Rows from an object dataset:
-----
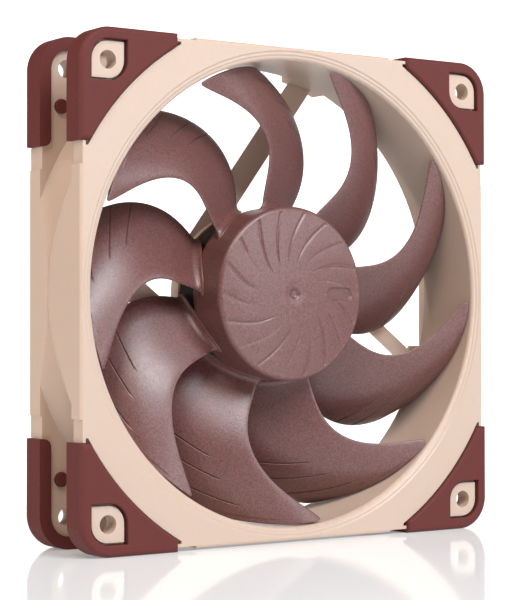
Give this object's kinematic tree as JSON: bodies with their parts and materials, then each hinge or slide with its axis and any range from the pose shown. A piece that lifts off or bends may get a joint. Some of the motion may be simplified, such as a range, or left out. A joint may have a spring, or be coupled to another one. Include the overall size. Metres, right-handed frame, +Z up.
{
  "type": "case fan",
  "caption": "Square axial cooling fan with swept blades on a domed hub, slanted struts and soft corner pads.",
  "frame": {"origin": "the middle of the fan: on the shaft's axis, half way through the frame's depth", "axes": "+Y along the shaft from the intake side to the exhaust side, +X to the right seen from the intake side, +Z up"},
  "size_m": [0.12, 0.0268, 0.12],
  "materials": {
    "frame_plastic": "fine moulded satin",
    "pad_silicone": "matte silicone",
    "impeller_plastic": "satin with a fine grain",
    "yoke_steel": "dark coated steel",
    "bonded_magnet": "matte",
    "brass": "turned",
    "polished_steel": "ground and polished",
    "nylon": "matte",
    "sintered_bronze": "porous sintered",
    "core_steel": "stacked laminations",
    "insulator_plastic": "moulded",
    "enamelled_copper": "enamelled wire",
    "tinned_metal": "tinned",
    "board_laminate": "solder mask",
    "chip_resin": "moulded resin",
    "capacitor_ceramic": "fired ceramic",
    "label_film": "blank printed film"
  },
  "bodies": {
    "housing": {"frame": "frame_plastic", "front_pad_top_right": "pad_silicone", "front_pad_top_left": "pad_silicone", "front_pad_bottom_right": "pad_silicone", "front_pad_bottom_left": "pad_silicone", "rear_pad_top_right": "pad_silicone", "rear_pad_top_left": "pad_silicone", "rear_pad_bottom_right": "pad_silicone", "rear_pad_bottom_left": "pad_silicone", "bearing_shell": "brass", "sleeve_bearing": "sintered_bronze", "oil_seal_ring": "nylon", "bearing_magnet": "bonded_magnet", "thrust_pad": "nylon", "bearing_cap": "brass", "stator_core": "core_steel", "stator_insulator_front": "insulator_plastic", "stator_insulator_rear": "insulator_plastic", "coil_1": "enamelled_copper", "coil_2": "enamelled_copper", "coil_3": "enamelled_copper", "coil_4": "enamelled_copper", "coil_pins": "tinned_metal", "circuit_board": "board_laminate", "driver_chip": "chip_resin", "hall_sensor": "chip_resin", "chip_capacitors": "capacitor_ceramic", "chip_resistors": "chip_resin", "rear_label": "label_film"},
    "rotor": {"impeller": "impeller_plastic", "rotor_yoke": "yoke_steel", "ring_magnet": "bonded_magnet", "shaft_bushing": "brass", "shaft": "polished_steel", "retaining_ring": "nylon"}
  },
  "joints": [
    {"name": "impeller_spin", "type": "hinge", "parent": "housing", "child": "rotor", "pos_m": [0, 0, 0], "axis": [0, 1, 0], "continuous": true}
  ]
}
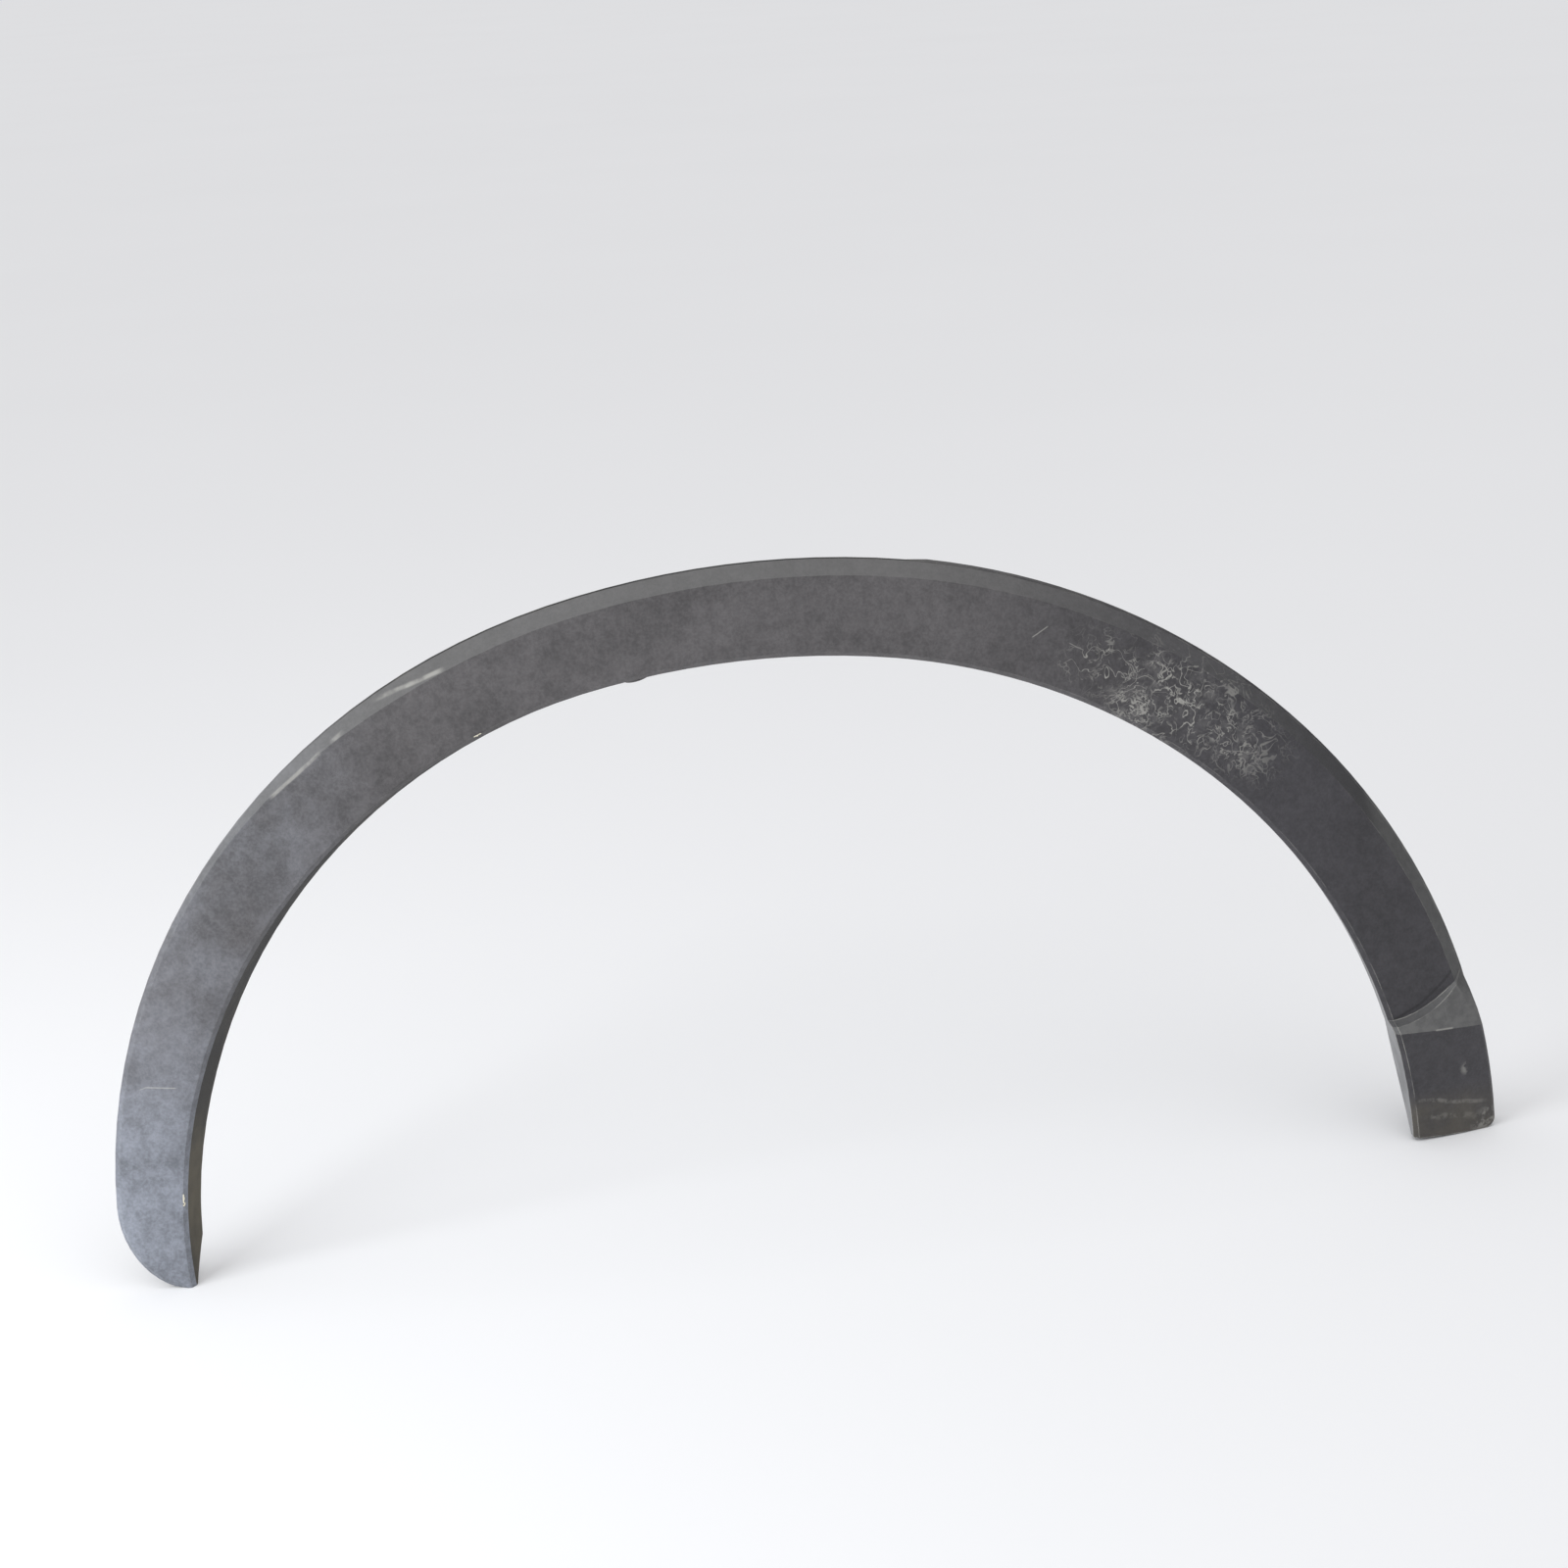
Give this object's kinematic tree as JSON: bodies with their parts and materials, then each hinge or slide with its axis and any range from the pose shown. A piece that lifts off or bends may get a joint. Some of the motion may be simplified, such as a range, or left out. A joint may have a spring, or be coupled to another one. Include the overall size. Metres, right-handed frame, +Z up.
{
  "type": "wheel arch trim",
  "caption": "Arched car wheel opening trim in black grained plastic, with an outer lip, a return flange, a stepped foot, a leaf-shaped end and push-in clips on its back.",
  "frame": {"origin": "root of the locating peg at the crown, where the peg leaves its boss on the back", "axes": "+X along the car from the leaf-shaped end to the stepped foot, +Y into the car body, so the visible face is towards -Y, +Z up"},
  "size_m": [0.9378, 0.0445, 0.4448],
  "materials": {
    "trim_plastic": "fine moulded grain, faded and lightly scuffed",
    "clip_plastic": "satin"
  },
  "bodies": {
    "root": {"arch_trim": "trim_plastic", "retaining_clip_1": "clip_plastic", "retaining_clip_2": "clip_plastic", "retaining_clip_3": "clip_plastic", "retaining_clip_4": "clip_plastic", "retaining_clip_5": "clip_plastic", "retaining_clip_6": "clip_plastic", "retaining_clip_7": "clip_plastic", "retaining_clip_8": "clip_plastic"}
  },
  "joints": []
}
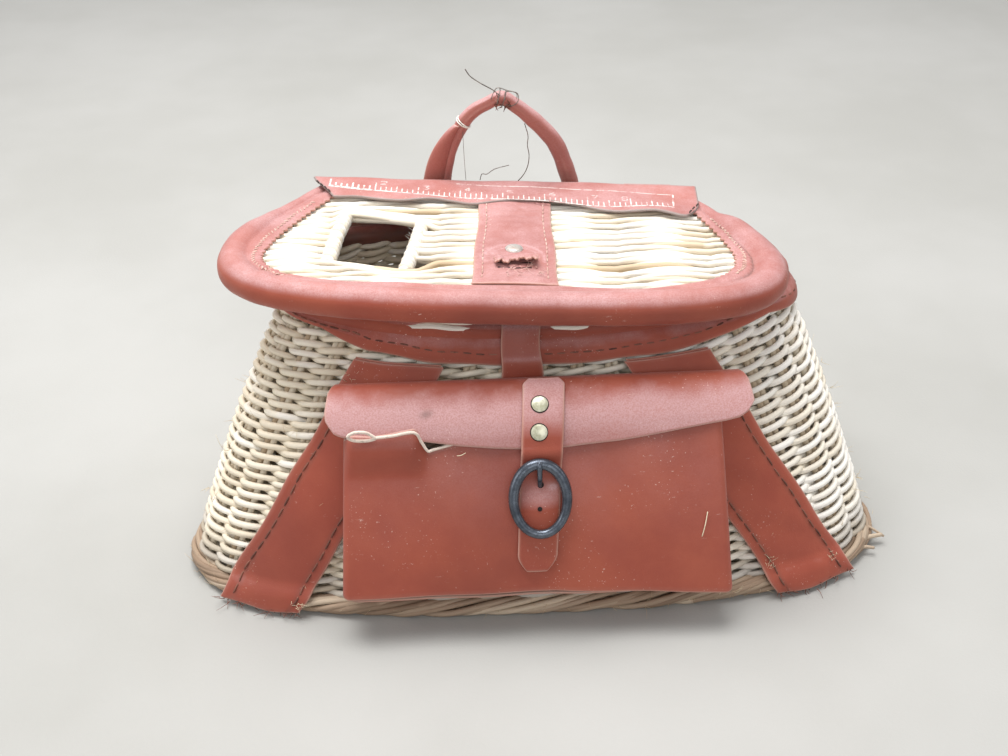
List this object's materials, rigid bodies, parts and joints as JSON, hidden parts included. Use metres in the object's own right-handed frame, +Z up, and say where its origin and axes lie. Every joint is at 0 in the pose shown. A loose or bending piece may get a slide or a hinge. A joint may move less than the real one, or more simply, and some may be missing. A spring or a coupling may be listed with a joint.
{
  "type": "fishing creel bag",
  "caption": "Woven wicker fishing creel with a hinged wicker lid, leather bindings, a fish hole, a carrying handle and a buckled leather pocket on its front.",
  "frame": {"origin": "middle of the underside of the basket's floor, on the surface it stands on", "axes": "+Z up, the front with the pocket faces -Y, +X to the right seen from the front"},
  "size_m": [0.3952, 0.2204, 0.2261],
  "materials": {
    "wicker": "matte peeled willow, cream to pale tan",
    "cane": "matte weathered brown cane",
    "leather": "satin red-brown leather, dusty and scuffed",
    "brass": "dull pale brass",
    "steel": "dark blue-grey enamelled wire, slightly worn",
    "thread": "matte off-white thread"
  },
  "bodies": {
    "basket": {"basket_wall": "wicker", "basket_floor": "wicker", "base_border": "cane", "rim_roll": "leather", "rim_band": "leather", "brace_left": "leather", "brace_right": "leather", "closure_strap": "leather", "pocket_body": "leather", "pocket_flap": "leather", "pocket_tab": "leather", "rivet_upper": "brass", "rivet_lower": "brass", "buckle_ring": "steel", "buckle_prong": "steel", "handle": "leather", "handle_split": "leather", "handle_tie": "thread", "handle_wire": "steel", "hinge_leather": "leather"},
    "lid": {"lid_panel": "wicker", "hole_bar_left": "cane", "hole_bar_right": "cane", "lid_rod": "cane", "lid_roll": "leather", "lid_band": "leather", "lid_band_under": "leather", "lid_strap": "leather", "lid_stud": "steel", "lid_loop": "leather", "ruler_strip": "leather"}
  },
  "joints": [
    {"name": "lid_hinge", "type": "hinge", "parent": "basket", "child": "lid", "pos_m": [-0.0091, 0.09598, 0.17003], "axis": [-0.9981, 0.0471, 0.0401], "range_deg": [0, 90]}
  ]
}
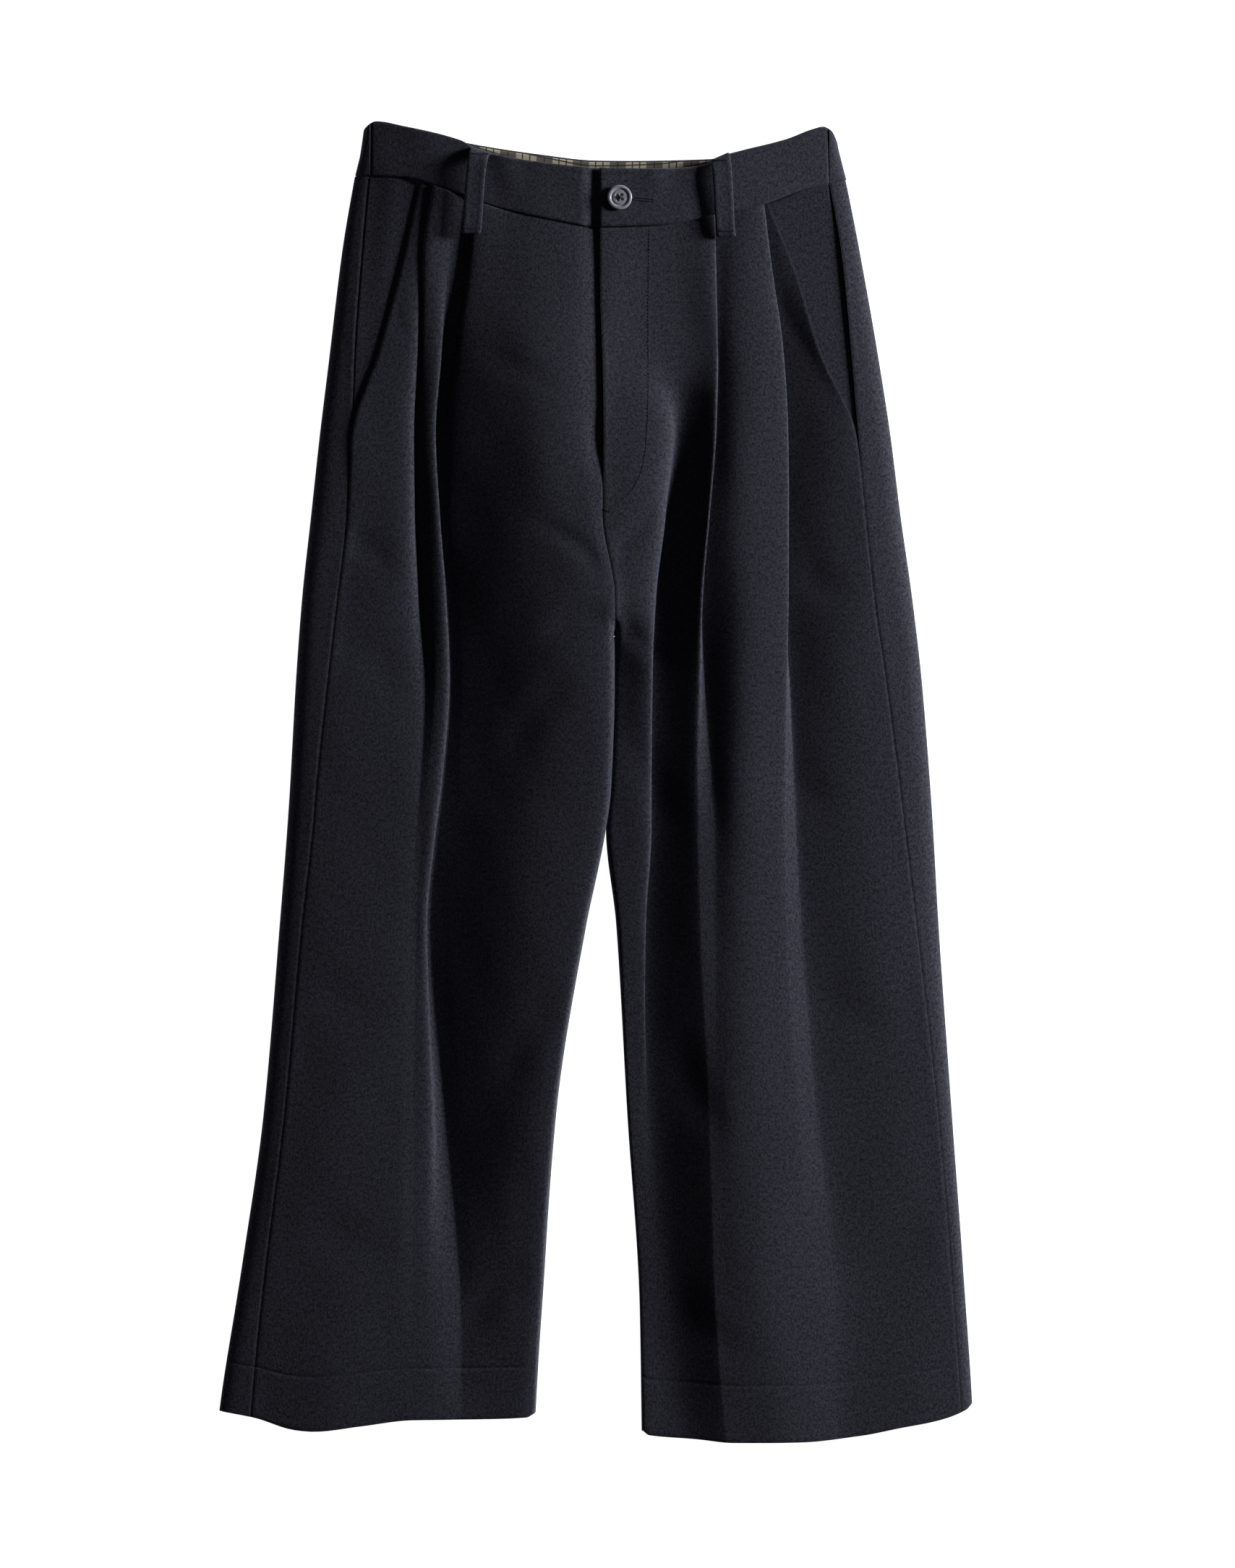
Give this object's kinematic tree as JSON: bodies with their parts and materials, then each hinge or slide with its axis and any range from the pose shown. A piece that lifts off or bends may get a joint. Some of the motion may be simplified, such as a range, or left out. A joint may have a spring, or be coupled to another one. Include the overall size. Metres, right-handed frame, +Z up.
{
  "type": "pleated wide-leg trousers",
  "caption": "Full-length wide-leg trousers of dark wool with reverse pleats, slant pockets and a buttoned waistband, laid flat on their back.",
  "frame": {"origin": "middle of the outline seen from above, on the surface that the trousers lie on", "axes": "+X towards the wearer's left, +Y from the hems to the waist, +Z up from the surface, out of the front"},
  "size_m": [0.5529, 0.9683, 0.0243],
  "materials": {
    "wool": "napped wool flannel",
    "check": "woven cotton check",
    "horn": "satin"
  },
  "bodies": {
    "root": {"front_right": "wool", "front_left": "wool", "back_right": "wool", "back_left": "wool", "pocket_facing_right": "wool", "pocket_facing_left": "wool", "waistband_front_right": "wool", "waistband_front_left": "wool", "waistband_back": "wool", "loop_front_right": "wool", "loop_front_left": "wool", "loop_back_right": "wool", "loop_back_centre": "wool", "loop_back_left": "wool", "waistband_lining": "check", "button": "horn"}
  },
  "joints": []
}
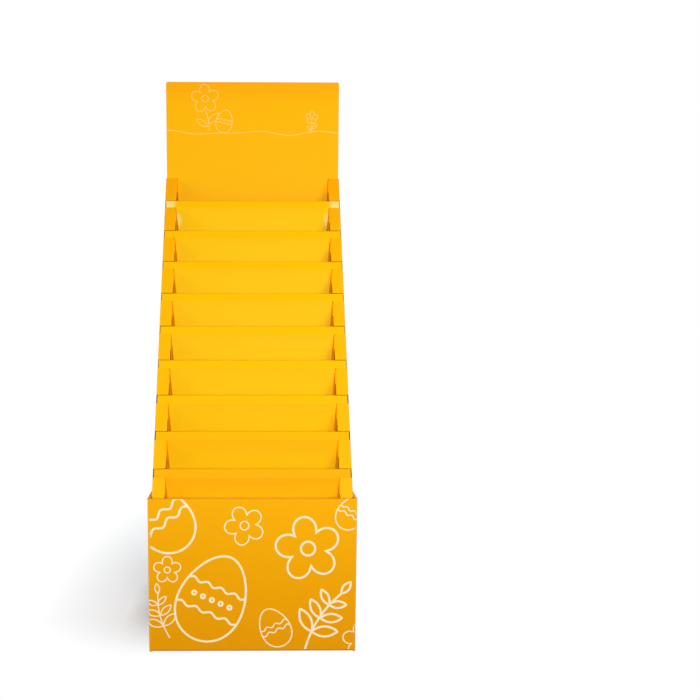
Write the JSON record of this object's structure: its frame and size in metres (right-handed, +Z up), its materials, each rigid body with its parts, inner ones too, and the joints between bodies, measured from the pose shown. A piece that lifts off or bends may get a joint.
-----
What you are asked to do: Lines containing the word "where" are to be counted in the listing; state their number alone.

Result for this task: 2